The Finance Minister obviously understands the bang-for-your-buck potential of accelerated writeoffs on machinery and equipment. The budget gave manufacturers the right to write off 50 per cent of those costs each year between now and the end of 2008. Historically, measures like this have created investment booms in Canada and the United States. The oil sands projects qualify for similar tax goodies. Since 1996, they have been allowed to write off all of their capital costs before they start to pay income tax (this is being slowly phased out).

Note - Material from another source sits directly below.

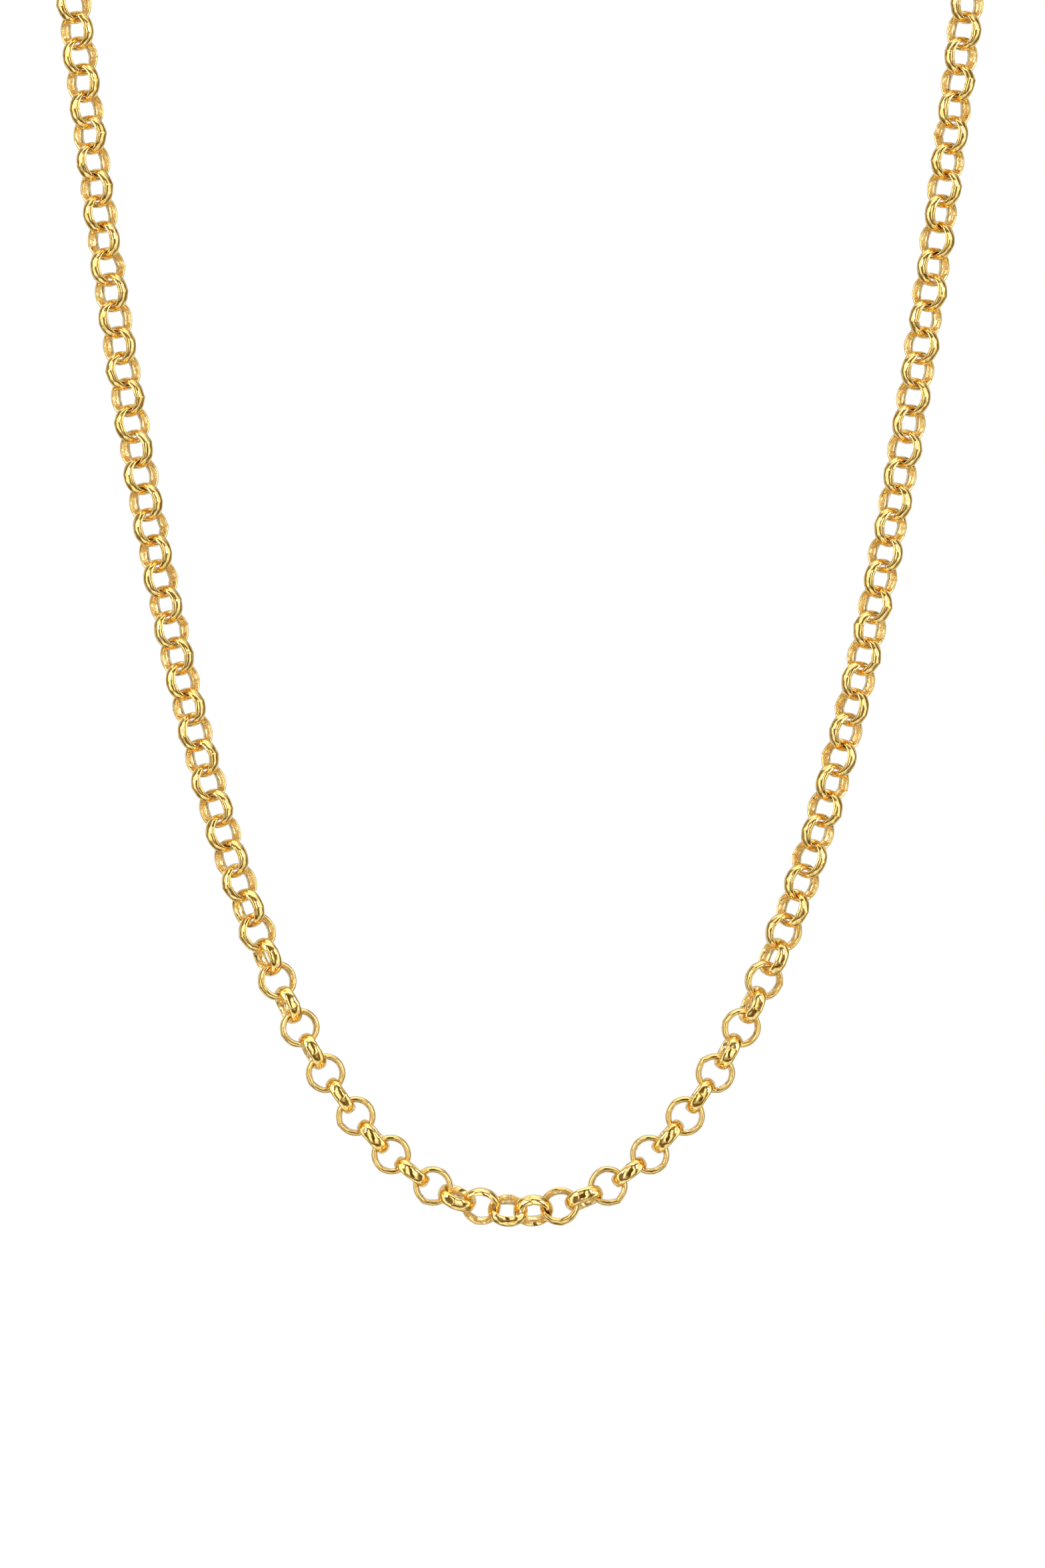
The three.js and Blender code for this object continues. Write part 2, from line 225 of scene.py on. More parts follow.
def ring_mesh(chance, seam_side):
    """One closed link about its own Y, with its neighbours bearing at +Z and -Z.

    The wire's two ends meet at a corner on one side, where they were left a little straighter than the rest.
    The bending has left some weaker corners elsewhere.
    """
    seam = math.radians(90 * seam_side + chance.uniform(-14, 14))
    straight = math.radians(chance.uniform(11, 22))
    bends = [
        (seam + math.radians(chance.uniform(42, 318)), math.radians(chance.uniform(5, 12)))
        for _ in range(5)
    ]
    step = chance.uniform(-0.035, 0.035)
    stretch = chance.uniform(-0.012, 0.012)
    lean = [(k, chance.uniform(-0.012, 0.012), chance.uniform(0, 6.28)) for k in (2, 3, 5, 7)]
    hair = math.radians(1.3)
    angles = np.linspace(0, 2 * math.pi, RING_STEPS, endpoint=False) + seam + math.pi / RING_STEPS
    angles = np.sort(np.concatenate([angles - seam, [2 * math.pi - hair, 2 * math.pi - 1e-9, hair]])) + seam
    vertices, inside, seams = [], [], []
    for angle in angles:
        gap = turned_from(angle, seam)
        lift = corner_lift(gap, straight)
        for bend, spread in bends:
            lift = max(lift, corner_lift(turned_from(angle, bend), spread))
        shift = step * math.copysign(1, gap) * math.exp(-abs(gap) / 0.35) if abs(gap) > 1e-6 else 0.0
        shift += sum(size * math.sin(k * angle + phase) for k, size, phase in lean)
        groove = 0.014 if abs(gap) < hair / 2 else 0.0
        oval = 1 + stretch * math.cos(2 * angle)
        for across, out, share in SECTION:
            radius = (RUBBED_HOLE + out + (LINK_HOLE + LINK_OUTER) / 2 * lift) * oval
            radius += groove * (1 if share > 0.5 else -1)
            width = across * (1 - 1.2 * groove) + shift
            vertices.append((radius * math.sin(angle), width, radius * math.cos(angle)))
            inside.append(share)
            seams.append(math.exp(-((gap / 0.09) ** 2)))
    count, round_ = len(SECTION), len(angles)
    faces = [
        (i * count + j, i * count + (j + 1) % count, (i + 1) % round_ * count + (j + 1) % count,
         (i + 1) % round_ * count + j)
        for i in range(round_) for j in range(count)
    ]
    return np.array(vertices), np.array(faces), np.array(inside), np.array(seams)


def mesh_object(name, vertices, faces, attributes):
    """A new object from points in mm, with smooth faces."""
    mesh = bpy.data.meshes.new(name)
    mesh.from_pydata((np.asarray(vertices) * MM).tolist(), [], np.asarray(faces).tolist())
    mesh.validate()
    for key, values in attributes.items():
        mesh.attributes.new(key, "FLOAT", "POINT").data.foreach_set("value", np.asarray(values, np.float32))
    mesh.polygons.foreach_set("use_smooth", [True] * len(mesh.polygons))
    mesh.update()
    obj = bpy.data.objects.new(name, mesh)
    bpy.context.scene.collection.objects.link(obj)
    return obj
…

The feds could do the same for auto companies. An aggressive tax package might qualify any equipment used in the production of clean vehicles for a 100-per-cent, one-year writeoff. Investment spending would surely accelerate. The Big Three auto makers would probably shift more clean-car development work to Canada. Financial support from the federal and Ontario governments has worked wonders to preserve Canada's vast car economy in the face of intense global competition. Accelerated writeoffs could keep the momentum going and create high-quality jobs and R&D careers.
The budget's clean-car incentives aren't even a week old and already they need a rethink. As it stands, a few more hybrid cars, none produced in Canada, will move out of the showroom (even when the $2,000 credit is applied, hybrids are relatively expensive). Fewer gas guzzlers, many produced in Canada, will get sold. The fleet turnover rate will not improve. Air quality and average fuel economy will not improve appreciably. But compact car drivers now have the satisfaction of knowing that rich guys will fork out an extra $4,000 for monster SUVs.
Mr. Flaherty has done a lot of things right in his 14 months on the job, from cracking down on the income trust market to boosting the writeoff rates for new investment in manufacturing equipment. The gas guzzler tax is not one of them.
The Tories could have been far more imaginative in devising a clean-car program without busting the bank to implement it. It's time to let the government heavyweights loose on this file.